Se olharmos para os primeiros anos do governo bolchevique, vemos uma mistura de idealismo e pragmatismo brutal. Eles tinham uma visão de futuro, mas muitas vezes usaram métodos extremos para alcançá-la. O que fica claro é que a Revolução Russa não foi apenas uma mudança de governo; foi uma reviravolta completa na sociedade russa, que trouxe avanços em alguns aspectos e tragédias em muitos outros.

Será que os bolcheviques realmente acreditavam que poderiam criar o “paraíso do proletariado” ou sabiam que estavam apenas trocando um tipo de opressão por outro? A história, como sempre, tem sua maneira de complicar as respostas.

Foi Uma Revolução Bem-Sucedida?

Essa é a pergunta de um milhão de rublos. Se olharmos para o impacto imediato, é difícil chamar a Revolução Russa de um sucesso completo. A Rússia passou por anos de sofrimento, repressão e conflitos internos. Mas, a longo prazo, ela moldou o século XX de maneira inegável. A União Soviética emergiu como uma superpotência, mas o custo humano e social foi altíssimo.

Então, foi um movimento libertador ou apenas a troca de uma forma de opressão por outra? Depende de quem você perguntar. Para alguns, a revolução representou uma esperança de igualdade. Para outros, foi uma catástrofe que trouxe décadas de autoritarismo. Para mim, foi um pouco de ambos – uma mistura de promessas grandiosas e consequências brutais.

No fim, a Revolução Russa é uma aula de história e política. Ela nos mostra como mudanças radicais podem transformar sociedades, mas também como essas transformações podem trazer novos desafios. E, acima de tudo, ela nos lembra que, quando um povo é empurrado ao limite, revoluções não são apenas possíveis – elas são inevitáveis.

Ela deu origem a um dos regimes mais influentes (e polêmicos) do século XX, que moldou a geopolítica global até o colapso da União Soviética em 1991. Ela também levantou questões importantes sobre justiça social, poder e desigualdade, que continuam relevantes até hoje.

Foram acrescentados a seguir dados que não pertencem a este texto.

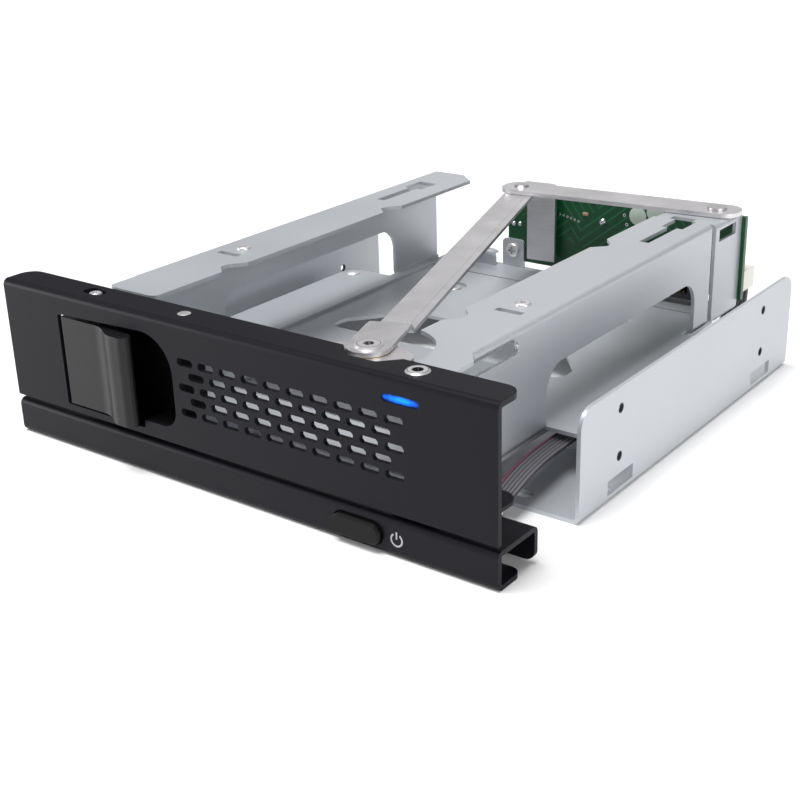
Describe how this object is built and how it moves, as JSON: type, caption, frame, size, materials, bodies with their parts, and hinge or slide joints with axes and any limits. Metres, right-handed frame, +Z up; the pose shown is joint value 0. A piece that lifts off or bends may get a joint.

Vamos refletir; será que o sonho bolchevique de uma sociedade igualitária era impossível desde o início? Ou será que foi sabotado pelas circunstâncias, pelos líderes ou pela própria natureza humana? É difícil responder. Mas uma coisa é certa; a Revolução Russa nos lembra que mudanças profundas, embora necessárias, nem sempre trazem as soluções que prometem. E talvez seja isso que a história nos ensina: a utopia é sempre mais difícil de alcançar do que parece no papel.